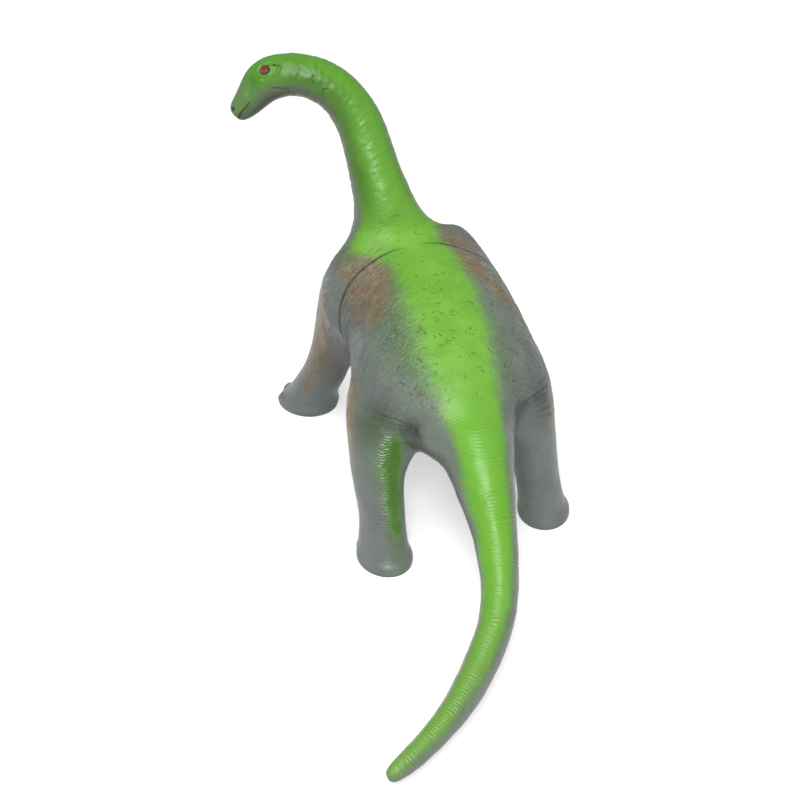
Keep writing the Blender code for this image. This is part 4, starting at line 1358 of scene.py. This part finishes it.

--

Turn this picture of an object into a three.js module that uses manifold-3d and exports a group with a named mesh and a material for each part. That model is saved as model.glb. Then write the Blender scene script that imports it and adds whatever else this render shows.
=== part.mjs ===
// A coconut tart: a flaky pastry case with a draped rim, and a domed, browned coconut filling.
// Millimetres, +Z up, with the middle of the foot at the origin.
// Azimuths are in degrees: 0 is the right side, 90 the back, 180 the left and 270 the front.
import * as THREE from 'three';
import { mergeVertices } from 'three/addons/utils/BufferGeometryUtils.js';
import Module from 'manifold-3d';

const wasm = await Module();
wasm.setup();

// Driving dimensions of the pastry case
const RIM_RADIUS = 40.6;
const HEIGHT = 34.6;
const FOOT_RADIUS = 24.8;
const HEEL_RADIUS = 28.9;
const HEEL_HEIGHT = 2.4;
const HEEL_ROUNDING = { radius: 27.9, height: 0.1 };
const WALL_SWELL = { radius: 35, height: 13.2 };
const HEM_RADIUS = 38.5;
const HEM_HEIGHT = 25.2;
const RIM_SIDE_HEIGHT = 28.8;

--

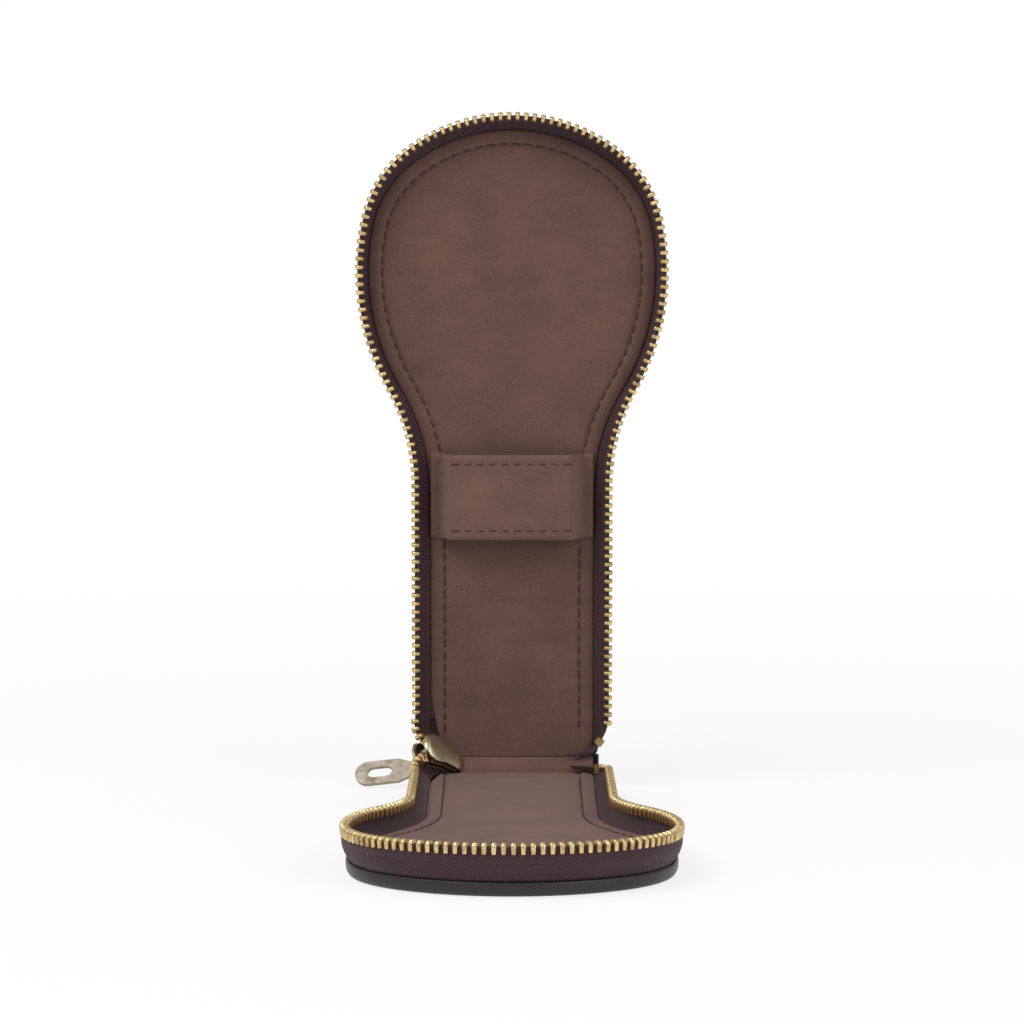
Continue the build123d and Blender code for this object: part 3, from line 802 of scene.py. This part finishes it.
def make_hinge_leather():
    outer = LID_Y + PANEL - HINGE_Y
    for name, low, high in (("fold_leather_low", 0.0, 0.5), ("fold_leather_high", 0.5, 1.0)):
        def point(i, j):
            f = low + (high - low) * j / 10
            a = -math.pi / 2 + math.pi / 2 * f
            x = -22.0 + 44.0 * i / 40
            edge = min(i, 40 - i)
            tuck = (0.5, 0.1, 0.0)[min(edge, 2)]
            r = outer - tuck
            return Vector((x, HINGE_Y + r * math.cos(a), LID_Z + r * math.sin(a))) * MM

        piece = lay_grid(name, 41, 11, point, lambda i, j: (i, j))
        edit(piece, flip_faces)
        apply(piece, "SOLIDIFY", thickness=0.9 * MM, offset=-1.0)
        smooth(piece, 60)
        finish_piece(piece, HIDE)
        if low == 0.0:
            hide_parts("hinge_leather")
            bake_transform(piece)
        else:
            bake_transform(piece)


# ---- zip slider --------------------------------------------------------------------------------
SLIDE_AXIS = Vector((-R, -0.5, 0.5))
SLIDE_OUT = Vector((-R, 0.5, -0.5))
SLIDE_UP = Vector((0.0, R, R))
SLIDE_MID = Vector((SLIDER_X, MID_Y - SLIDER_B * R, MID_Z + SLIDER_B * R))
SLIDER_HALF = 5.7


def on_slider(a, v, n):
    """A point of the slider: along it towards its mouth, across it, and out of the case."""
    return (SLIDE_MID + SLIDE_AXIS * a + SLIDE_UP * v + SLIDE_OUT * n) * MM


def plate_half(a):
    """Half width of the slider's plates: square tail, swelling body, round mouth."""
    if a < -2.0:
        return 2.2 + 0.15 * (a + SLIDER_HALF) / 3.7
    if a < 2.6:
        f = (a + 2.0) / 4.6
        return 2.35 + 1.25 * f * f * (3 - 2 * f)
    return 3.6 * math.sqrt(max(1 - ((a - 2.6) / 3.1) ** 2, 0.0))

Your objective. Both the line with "Continue the build123d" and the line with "return Vector((x, HINGE_Y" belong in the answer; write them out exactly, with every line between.

Task response.
Continue the build123d and Blender code for this object: part 3, from line 802 of scene.py. This part finishes it.
def make_hinge_leather():
    outer = LID_Y + PANEL - HINGE_Y
    for name, low, high in (("fold_leather_low", 0.0, 0.5), ("fold_leather_high", 0.5, 1.0)):
        def point(i, j):
            f = low + (high - low) * j / 10
            a = -math.pi / 2 + math.pi / 2 * f
            x = -22.0 + 44.0 * i / 40
            edge = min(i, 40 - i)
            tuck = (0.5, 0.1, 0.0)[min(edge, 2)]
            r = outer - tuck
            return Vector((x, HINGE_Y + r * math.cos(a), LID_Z + r * math.sin(a))) * MM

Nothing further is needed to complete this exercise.